ABD, yeni bir oluşuma giden dünyanın silah ile dizayn edilemeyeceğini anladı.

Özellikle başta Anadolu coğrafyası ile derin planlar 40 yıllık fetö ile birlikte çöpe atıldı.

Suriye'deki planlarını; binlerce tırlık silah yardımına ve paralı olarak tuttuğu teröristlere rağmen faliyete geçiremedi.

İran'da yapmak istediklerini başaramadı Rusya'yı bölgeden uzaklaştıramadı.

Bu durumda ABD elindeki tek kozu kullanmaya karar verdi. İkinci dünya savaşı sonrası dünyaya doları kabul ettirmişti. Tüm ticaretler artık dolar ile yapılıyordu; para dolaşımı, krediler, para transferleri dolar ile yapılıyordu.

Hal böyleyken dünyanın dengesi sadece dolar ile bozabilirdi. ABD şimdi tamda bunu yapıyor.

Ambargo uyguladığı ülkelere dolar ile boyun eğdirmeye çalışıyor. Eğer bunu da başaramazsa yüz yıllık dünya krallığı elden gidecek. Tüm saldırganlığının nedeni de bu.

Ambargoya maruz kalan ülkeler ABD'nin bu tutumuna çareler ararken ülkemizde bu sorunların birebir muhatabı olarak çareler aramaktadır.

En basta öngörülen çare doların hakimiyetini sınırlamaya dönük ticaretin yerli para ile yapılması çabalarıdır.  Nitekim bazı anlaşmalarda yapıldı bu konuda.

Yeterli mi ? Elbette yeterli değil. Yerli üretime ağırlık verip lüks tüketimi sınırlandırmamız gerekiyor.

Yabancı yatırımcıyı çekip turizmi daha da canlandırmamız gerekiyor.

İthalatı azaltacak çözümler üretip israfın önüne geçmemiz gerekiyor.

Bu şekilde istihdamı arttırıp ekonomimizi doların prangalarından kurtarabiliriz...

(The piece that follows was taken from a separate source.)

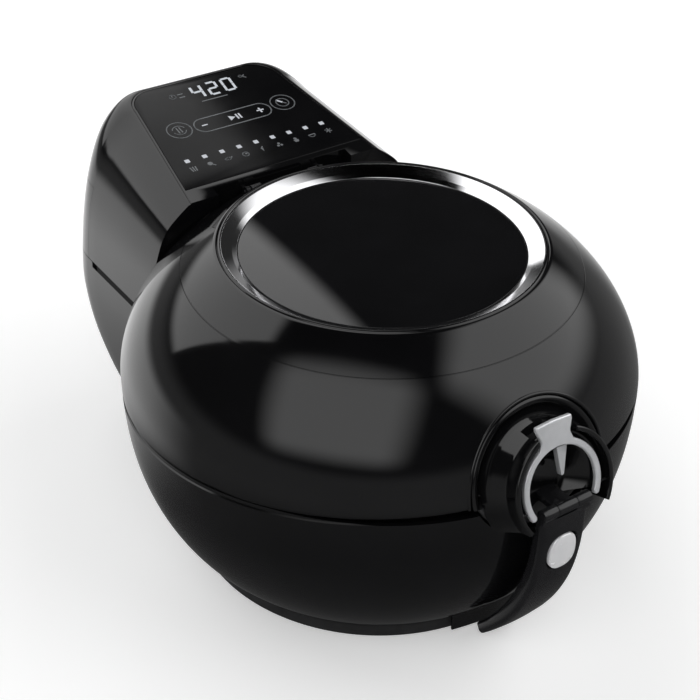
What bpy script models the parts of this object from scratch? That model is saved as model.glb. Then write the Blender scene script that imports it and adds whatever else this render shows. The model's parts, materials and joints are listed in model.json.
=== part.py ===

Özellikle savunma sanayide onların düzeyine gelebilirsek kimseye eyvallahımız olmaz.

Şimdilik direnmemiz gerekiyor. Amaçları doları olabildiğince üst seviyelere çıkarıp, ülkeyi fakirleştirerek teslim bayrağı çektirmek.

Bu bir ekonomi savaş.

Savaş yalnızca kılıçla silahla olmaz. Yeni nesil savaşlar para ile yapılıyor.

Bizimde bu savaşı kazanmamız gerekiyor. Bu savaşta devletini ve liderini suçlayan birebir haindir benim gözümde.

Devletimizin her aldığı karara destek olmak zorundayız.

Göreceksiniz ki bu sürecin kaybedeni ABD olacak.

Hızla kargaşanın içine doğru yol alıyor.

Karşısında devleşen ülkelere artık hakimiyet kuramayacak düzeye geldi. Özellikle Çin karşısında eli kolu bağlanmış durumda.

ABD'nin, Afganistan, Irak, Suriye, Ortadoğu, balkanlar ve birçok bölgede asker bulundurması bile kendi aleyhine işliyor. Bu tabir pek hoş olmasa da kendilerince isimlendirdiği dünya jandarmalığına milyon dolarlar harcıyor.

Maliyeti karşılamayacak duruma geldiğinden bazı yerlerde asker çekmeyi dillendiriyorlar.

Onlar tüm gücüyle üstümüze gelseler de biz düşe kalka sabırla yolumuza devam etmeliyiz.

Sonunda ALLAH'ın izniyle kazanan taraf biz olacağız.